Anyone who’s as skinny as she wants to be can stop reading here, but for everyone else (like me, after a winter of lard butties) here are some tips. 

* Aim for a long, lean, sleek line in everything you buy – don’t buy clothes with volume. 

* Dress in one colour from top to toe, including tights and shoes. It’s an age-old tip, but it really does work. If you tend to wear dark clothes and it seems too gloomy, make sure that your top half matches your bottom half (say, a jacket and skirt) but wear a contrasting blouse. Or wear dark brown, navy or charcoal instead of black. However, this trick also works in paler colours, including white.

* Matt dark fabrics with stretch are your best friend: think microfibre stretch tees, merino knit pencil skirts, suedette pull-on boots, poloneck sweaters. 

* Avoid texture, which adds bulk – mohair, boucle knits, guipure lace etc. If you like this sort of thing, save it for cushion covers and sofa throws, not your body.

* Stick to fluid, feminine fabrics such as wool or silk crepe, chiffon and knits. Avoid stiff, men’s-type suiting fabrics or anything hard-edged such as patent leather or vinyl.

* 2-5 per cent stretch in any garment is usually a good idea.

* Don’t wear your clothes too large. Jackets, coats and blouses should fit to the shoulder. Everything else should skim your figure, not envelope it.

* Don’t wear shirts with a dropped shoulderline – these are men’s garments, designed to make chests look broader (not something women generally want).

* Flip up your blouse collar at the back – it makes your neck look thinner. 

* Wear a long necklace or long thin scarf. If your necklaces have a tendency to drape themselves over one boob, try a heavy, flat pendant instead. 

* If your blouses gape, sew snappers inbetween the buttons for a better fit. 

* Wear your v-necks cut to the top of your bra or slightly higher. V-necks longer or higher than this, and crewnecks, tend to make your chest look vast. 

* Consider Henley necklines (round with a button-down front) or Moroccan necklines (round with a slit down the front), which bring emphasis back to your centre front. 

* Keep sleeves to elbow length or longer to hide bingo wings.

* Avoid short-sleeved garments – they’re never the right length and it’s usually more flattering to roll up the sleeves on a long-sleeved garment, which makes your forearm look daintier.

* Don’t hide your ribcage area. This is the thinnest part of your torso, so it should always be visible. 

* Check that your bra is giving you enough uplift. Look for a 3-4 section cup, with or without an underwire, and thick straps that hoick your boobs up so your nipples are midway between your shoulder and elbow (or preferably higher). Lower than this, and your boobs will be hiding your ribcage, which will give a matronly look.

* If you have rolls of fat between bra band and waistband, wear high-rise knickers or an all-in-one control girdle. They’re a lot more comfy than they used to be. 

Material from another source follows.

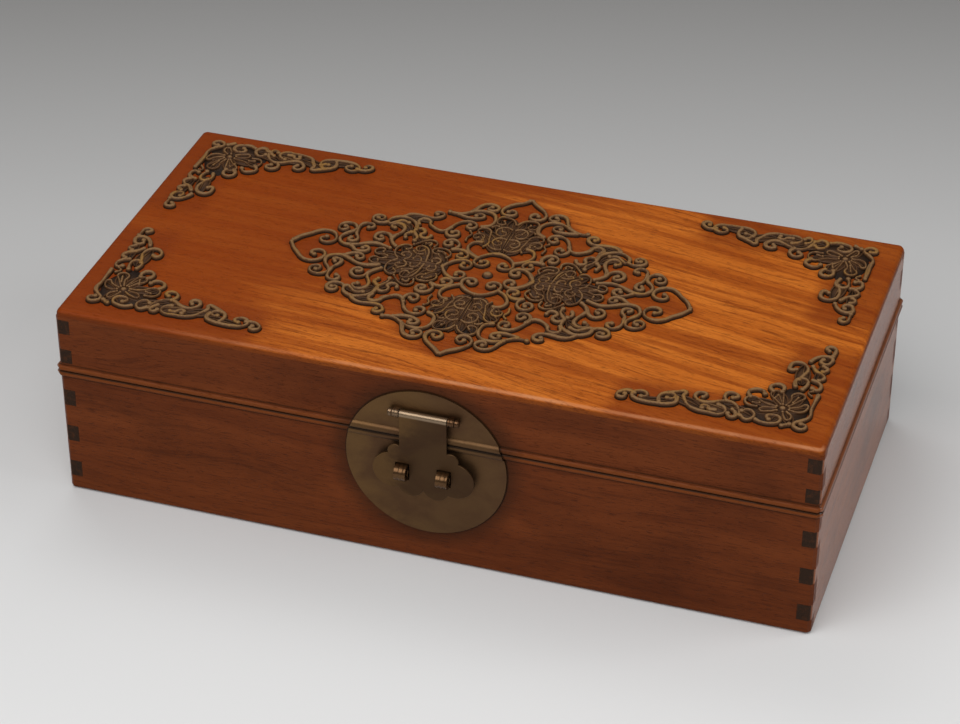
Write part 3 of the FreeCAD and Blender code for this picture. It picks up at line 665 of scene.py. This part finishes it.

* Make sure your clothes have vertical, not horizontal detailing. Vertical seams of the princess type are very slimming in jackets and blouses, giving a visual effect similar to boning.

* Diagonal shaping is also slimming – look for wrap tops, surplice tees, diagonal stripes etc. 

* Avoid bustline pockets and patch pockets on hips – these add bulk. Look instead for vertical pockets, or those that are inline with the side seam so they are invisible.

* Choose single-breasted jackets with one central row of buttons for a slimming line – avoid double-breasted jackets.

* Wear your jackets cut to the hip or high hip – NOT longer. A longer cut may comfort you with the idea that it covers your bum, but it also makes your legs look shorter. If you want to cover your backside, choose something with a more fluid structure than a jacket, such as a long tunic top. 

* Avoid dirndle skirts and pleated skirts that flare from the waist – they add bulk. If you like fullness in skirts, choose circle skirts, eight-gore flares or stitched-down pleats, which are flat at the waistline but flare out from about knee level. 

* Alter skirts so that they hit at the slimmest part of your knee – usually it’s just above where it widens out into your calf. If you like narrow pencil skirts, have this done by a tailor because the side seams will also need taking in a bit. If you prefer longer skirts, have them about 4 inches above the ankle, in fluid fabrics, never at mid-calf length, which makes your legs look fatter.

* Do your utmost to find a good pair of jeans – then buy three of them. Look for dark indigo, bootcut, slight stretch, a proper v-shaped back yoke and the stitching on the side seams visible from the front to give a long line down your outside leg.

* For evening, think of fluid matt black trousers with black ribbon, braid or lace down the outer seam – this works on the same principle. 

* Look for shoes with a low vamp and no straps, to visually slim the foot. 

* Avoid ankle-strap shoes, and don’t wear ankle boots with skirts. 

* Wear heels – if you look taller, you look thinner. If you’re not comfy in heels, keep your flat shoes feminine and interesting but beware of ballerina pumps which can foreshorten the foot if the toes are very rounded.

* Consider knee-length boots instead of shoes, in the same colour as your skirt, for a long, unbroken line.